Entries with parts and joints
━━━━━━━━━━━━━━━━

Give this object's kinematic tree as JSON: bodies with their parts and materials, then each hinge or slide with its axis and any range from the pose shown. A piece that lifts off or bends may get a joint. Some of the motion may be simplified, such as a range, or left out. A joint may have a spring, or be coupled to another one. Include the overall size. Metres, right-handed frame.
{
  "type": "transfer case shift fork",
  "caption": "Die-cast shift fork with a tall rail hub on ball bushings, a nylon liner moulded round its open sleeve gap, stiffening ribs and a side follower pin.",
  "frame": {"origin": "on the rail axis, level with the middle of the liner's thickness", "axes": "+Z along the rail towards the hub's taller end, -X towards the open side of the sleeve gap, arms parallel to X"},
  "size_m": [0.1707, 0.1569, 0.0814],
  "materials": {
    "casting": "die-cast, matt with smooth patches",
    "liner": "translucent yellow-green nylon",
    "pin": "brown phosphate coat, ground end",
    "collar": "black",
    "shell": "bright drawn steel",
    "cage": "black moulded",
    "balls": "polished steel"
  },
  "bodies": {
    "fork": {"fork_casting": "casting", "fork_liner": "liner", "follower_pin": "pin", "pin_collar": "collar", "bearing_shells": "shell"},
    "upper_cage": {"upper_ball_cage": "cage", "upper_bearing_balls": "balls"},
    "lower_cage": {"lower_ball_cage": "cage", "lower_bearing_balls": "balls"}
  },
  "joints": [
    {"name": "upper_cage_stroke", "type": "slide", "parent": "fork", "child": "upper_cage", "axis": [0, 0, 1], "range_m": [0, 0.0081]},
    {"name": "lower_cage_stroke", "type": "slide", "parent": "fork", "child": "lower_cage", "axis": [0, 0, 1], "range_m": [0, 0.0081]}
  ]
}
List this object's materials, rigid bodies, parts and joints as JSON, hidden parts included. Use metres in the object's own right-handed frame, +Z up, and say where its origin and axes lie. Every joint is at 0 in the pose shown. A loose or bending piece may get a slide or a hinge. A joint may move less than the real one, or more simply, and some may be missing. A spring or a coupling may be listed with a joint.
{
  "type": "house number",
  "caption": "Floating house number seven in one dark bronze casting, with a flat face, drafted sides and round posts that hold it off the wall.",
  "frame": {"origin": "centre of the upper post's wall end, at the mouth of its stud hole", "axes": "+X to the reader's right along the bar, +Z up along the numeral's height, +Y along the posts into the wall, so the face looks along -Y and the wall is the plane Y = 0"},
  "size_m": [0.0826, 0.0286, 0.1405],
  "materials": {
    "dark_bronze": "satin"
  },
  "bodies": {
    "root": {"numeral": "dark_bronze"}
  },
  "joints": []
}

━━━━━━━━━━━━━━━━

▶ **TASK REQUIREMENTS**
Reproduce the material exactly, with every line intact.

▶ **ANSWER TO THIS EXERCISE**
Give this object's kinematic tree as JSON: bodies with their parts and materials, then each hinge or slide with its axis and any range from the pose shown. A piece that lifts off or bends may get a joint. Some of the motion may be simplified, such as a range, or left out. A joint may have a spring, or be coupled to another one. Include the overall size. Metres, right-handed frame.
{
  "type": "transfer case shift fork",
  "caption": "Die-cast shift fork with a tall rail hub on ball bushings, a nylon liner moulded round its open sleeve gap, stiffening ribs and a side follower pin.",
  "frame": {"origin": "on the rail axis, level with the middle of the liner's thickness", "axes": "+Z along the rail towards the hub's taller end, -X towards the open side of the sleeve gap, arms parallel to X"},
  "size_m": [0.1707, 0.1569, 0.0814],
  "materials": {
    "casting": "die-cast, matt with smooth patches",
    "liner": "translucent yellow-green nylon",
    "pin": "brown phosphate coat, ground end",
    "collar": "black",
    "shell": "bright drawn steel",
    "cage": "black moulded",
    "balls": "polished steel"
  },
  "bodies": {
    "fork": {"fork_casting": "casting", "fork_liner": "liner", "follower_pin": "pin", "pin_collar": "collar", "bearing_shells": "shell"},
    "upper_cage": {"upper_ball_cage": "cage", "upper_bearing_balls": "balls"},
    "lower_cage": {"lower_ball_cage": "cage", "lower_bearing_balls": "balls"}
  },
  "joints": [
    {"name": "upper_cage_stroke", "type": "slide", "parent": "fork", "child": "upper_cage", "axis": [0, 0, 1], "range_m": [0, 0.0081]},
    {"name": "lower_cage_stroke", "type": "slide", "parent": "fork", "child": "lower_cage", "axis": [0, 0, 1], "range_m": [0, 0.0081]}
  ]
}
List this object's materials, rigid bodies, parts and joints as JSON, hidden parts included. Use metres in the object's own right-handed frame, +Z up, and say where its origin and axes lie. Every joint is at 0 in the pose shown. A loose or bending piece may get a slide or a hinge. A joint may move less than the real one, or more simply, and some may be missing. A spring or a coupling may be listed with a joint.
{
  "type": "house number",
  "caption": "Floating house number seven in one dark bronze casting, with a flat face, drafted sides and round posts that hold it off the wall.",
  "frame": {"origin": "centre of the upper post's wall end, at the mouth of its stud hole", "axes": "+X to the reader's right along the bar, +Z up along the numeral's height, +Y along the posts into the wall, so the face looks along -Y and the wall is the plane Y = 0"},
  "size_m": [0.0826, 0.0286, 0.1405],
  "materials": {
    "dark_bronze": "satin"
  },
  "bodies": {
    "root": {"numeral": "dark_bronze"}
  },
  "joints": []
}